● DIRECTION: Report, word for word, every line of the material that contains "parts".

[START DATASET ENTRIES]

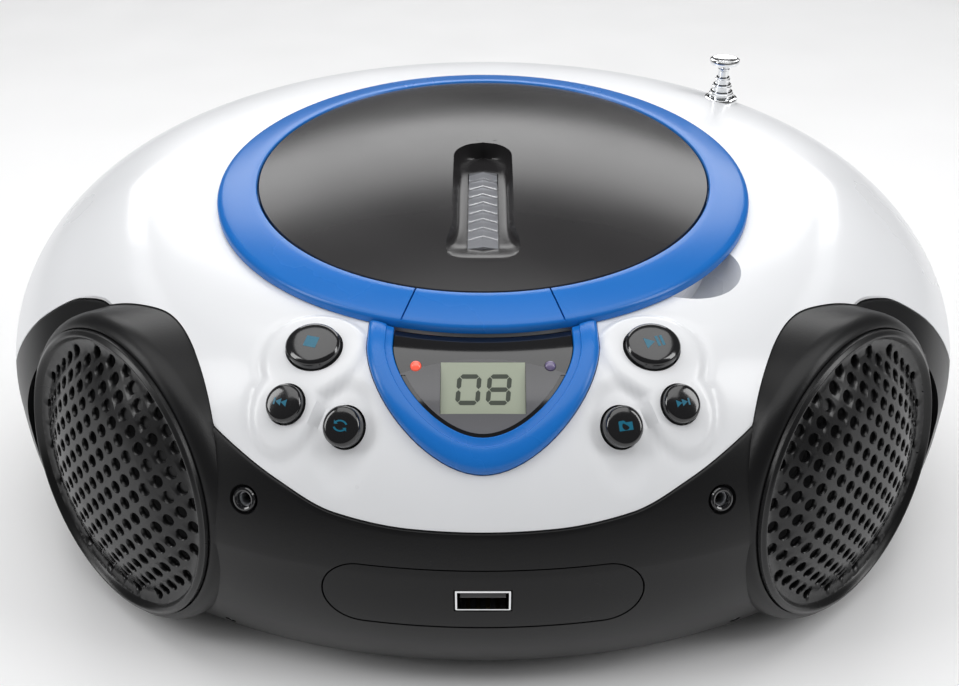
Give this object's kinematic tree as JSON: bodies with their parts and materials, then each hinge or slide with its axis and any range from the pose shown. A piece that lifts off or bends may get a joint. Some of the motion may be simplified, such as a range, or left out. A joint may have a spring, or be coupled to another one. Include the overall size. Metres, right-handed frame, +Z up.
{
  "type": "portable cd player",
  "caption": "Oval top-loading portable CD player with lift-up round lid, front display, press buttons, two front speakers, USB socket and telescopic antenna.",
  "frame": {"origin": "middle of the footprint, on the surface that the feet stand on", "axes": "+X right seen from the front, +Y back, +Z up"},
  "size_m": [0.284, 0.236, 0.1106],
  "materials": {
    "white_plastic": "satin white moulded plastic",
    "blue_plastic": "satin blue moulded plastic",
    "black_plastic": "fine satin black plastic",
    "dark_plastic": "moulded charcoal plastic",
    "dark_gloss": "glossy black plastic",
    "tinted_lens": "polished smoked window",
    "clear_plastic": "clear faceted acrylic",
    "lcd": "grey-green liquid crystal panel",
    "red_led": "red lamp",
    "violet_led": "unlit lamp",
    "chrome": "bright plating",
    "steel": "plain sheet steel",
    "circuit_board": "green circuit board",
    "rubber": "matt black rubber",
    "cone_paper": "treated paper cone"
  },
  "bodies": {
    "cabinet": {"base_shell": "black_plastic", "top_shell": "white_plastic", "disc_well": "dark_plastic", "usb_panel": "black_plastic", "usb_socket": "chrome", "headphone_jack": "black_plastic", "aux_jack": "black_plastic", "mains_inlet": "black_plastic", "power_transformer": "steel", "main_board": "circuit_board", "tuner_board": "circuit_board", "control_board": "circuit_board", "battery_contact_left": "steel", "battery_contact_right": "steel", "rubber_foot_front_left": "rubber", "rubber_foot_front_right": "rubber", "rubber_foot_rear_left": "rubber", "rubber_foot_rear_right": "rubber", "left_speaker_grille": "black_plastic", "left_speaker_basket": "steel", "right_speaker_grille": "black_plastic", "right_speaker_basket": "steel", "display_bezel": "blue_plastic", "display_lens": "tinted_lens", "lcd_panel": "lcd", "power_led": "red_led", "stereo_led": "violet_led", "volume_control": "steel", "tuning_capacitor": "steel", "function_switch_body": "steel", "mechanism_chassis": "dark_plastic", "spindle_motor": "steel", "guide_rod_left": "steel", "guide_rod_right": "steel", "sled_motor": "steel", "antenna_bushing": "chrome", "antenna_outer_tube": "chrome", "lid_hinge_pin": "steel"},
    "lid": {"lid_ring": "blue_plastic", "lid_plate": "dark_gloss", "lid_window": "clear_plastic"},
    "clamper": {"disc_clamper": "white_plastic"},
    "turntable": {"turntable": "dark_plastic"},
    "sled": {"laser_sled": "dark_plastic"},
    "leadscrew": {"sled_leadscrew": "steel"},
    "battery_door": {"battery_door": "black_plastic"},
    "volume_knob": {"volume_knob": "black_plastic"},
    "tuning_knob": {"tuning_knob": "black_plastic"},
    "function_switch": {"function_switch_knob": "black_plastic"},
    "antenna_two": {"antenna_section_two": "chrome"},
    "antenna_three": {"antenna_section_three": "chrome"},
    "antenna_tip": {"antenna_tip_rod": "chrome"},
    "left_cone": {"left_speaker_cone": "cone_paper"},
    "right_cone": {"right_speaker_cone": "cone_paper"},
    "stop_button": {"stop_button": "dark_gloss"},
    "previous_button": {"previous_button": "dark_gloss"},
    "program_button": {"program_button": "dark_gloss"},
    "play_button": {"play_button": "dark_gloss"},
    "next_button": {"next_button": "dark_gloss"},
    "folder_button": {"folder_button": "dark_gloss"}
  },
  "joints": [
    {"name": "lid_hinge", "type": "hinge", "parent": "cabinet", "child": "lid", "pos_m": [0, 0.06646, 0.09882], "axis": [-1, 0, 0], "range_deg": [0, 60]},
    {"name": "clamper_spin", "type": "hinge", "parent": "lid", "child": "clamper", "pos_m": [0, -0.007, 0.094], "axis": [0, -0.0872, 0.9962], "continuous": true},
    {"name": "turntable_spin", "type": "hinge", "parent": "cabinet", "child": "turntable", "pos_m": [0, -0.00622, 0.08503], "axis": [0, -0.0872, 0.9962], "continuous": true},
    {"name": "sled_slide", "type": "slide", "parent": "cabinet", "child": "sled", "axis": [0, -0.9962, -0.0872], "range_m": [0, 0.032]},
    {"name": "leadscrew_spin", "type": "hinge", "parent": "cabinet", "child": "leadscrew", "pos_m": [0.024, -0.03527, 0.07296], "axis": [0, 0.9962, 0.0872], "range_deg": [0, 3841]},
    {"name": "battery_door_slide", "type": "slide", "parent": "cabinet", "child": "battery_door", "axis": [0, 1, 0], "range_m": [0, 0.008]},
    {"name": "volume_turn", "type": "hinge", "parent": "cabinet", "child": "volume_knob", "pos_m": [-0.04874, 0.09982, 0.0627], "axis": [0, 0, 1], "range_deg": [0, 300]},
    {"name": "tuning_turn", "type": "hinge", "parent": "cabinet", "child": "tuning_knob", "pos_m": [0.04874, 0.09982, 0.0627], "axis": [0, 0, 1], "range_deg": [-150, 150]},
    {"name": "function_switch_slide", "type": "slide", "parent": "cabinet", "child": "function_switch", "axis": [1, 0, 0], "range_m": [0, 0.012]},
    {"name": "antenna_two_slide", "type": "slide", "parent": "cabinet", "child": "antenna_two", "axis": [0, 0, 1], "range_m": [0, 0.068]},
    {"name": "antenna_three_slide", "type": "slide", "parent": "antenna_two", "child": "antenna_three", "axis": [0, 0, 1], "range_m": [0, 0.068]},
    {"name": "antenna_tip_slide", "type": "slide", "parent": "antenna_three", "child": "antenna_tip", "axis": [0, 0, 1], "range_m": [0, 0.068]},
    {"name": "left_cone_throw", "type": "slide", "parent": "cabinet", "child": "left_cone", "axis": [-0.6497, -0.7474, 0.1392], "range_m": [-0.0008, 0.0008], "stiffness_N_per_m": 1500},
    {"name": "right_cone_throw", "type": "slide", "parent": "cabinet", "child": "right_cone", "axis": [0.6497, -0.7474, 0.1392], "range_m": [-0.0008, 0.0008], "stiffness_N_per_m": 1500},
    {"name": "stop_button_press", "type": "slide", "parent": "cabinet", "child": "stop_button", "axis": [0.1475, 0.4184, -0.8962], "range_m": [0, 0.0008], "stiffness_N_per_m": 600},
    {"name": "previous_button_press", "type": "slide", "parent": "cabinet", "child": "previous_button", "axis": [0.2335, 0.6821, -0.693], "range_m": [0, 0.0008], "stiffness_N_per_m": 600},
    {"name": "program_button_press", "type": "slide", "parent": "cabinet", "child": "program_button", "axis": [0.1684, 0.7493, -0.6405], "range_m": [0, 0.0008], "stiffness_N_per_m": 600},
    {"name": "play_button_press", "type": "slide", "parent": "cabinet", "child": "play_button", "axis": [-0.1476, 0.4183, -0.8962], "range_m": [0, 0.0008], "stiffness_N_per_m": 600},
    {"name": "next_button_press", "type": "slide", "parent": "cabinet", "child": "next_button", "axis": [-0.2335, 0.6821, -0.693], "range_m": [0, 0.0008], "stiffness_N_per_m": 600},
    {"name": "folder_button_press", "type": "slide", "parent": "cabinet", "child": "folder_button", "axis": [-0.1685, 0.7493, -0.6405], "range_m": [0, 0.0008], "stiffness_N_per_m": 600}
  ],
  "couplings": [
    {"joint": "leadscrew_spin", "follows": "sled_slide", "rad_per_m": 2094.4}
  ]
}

[END DATASET ENTRIES]
[START DATASET ENTRIES]

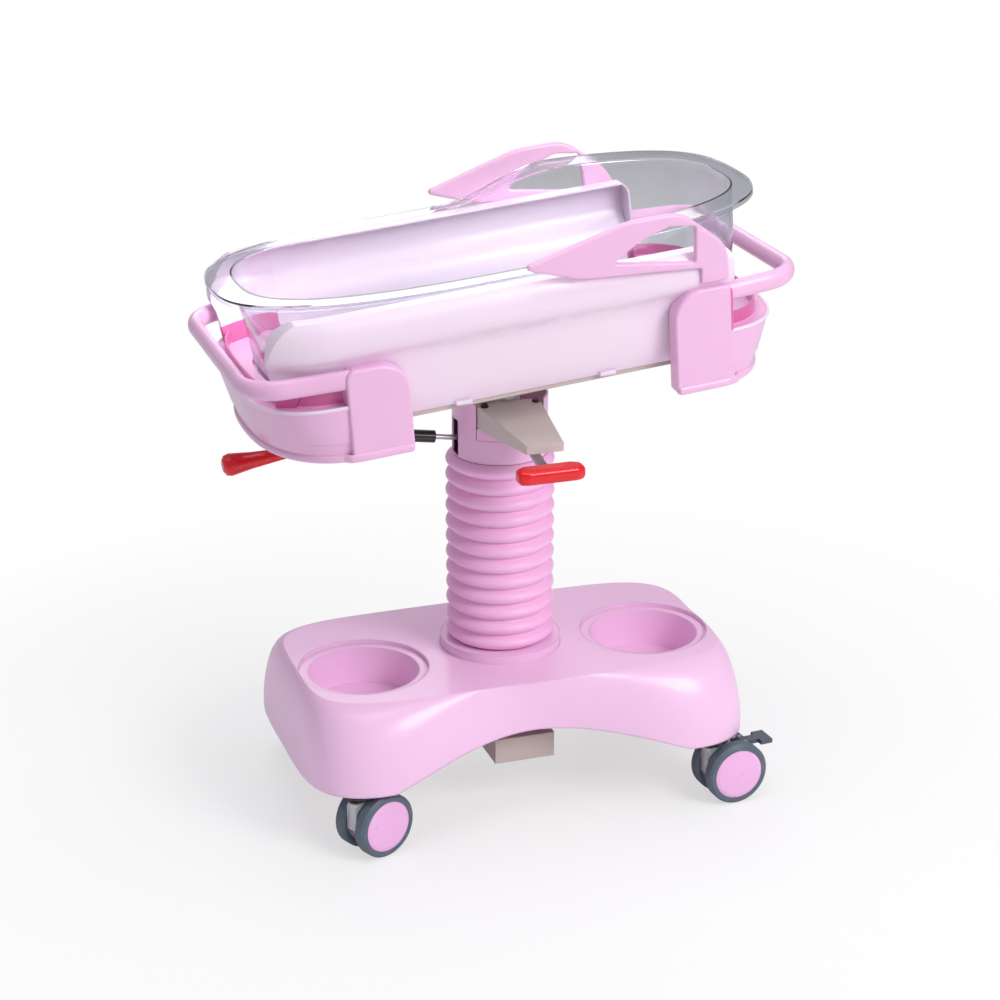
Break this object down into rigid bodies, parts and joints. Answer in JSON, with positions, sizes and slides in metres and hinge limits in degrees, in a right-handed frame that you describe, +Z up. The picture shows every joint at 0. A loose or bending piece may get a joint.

[END DATASET ENTRIES]

● OUTPUT BELOW:
Give this object's kinematic tree as JSON: bodies with their parts and materials, then each hinge or slide with its axis and any range from the pose shown. A piece that lifts off or bends may get a joint. Some of the motion may be simplified, such as a range, or left out. A joint may have a spring, or be coupled to another one. Include the overall size. Metres, right-handed frame, +Z up.
Break this object down into rigid bodies, parts and joints. Answer in JSON, with positions, sizes and slides in metres and hinge limits in degrees, in a right-handed frame that you describe, +Z up. The picture shows every joint at 0. A loose or bending piece may get a joint.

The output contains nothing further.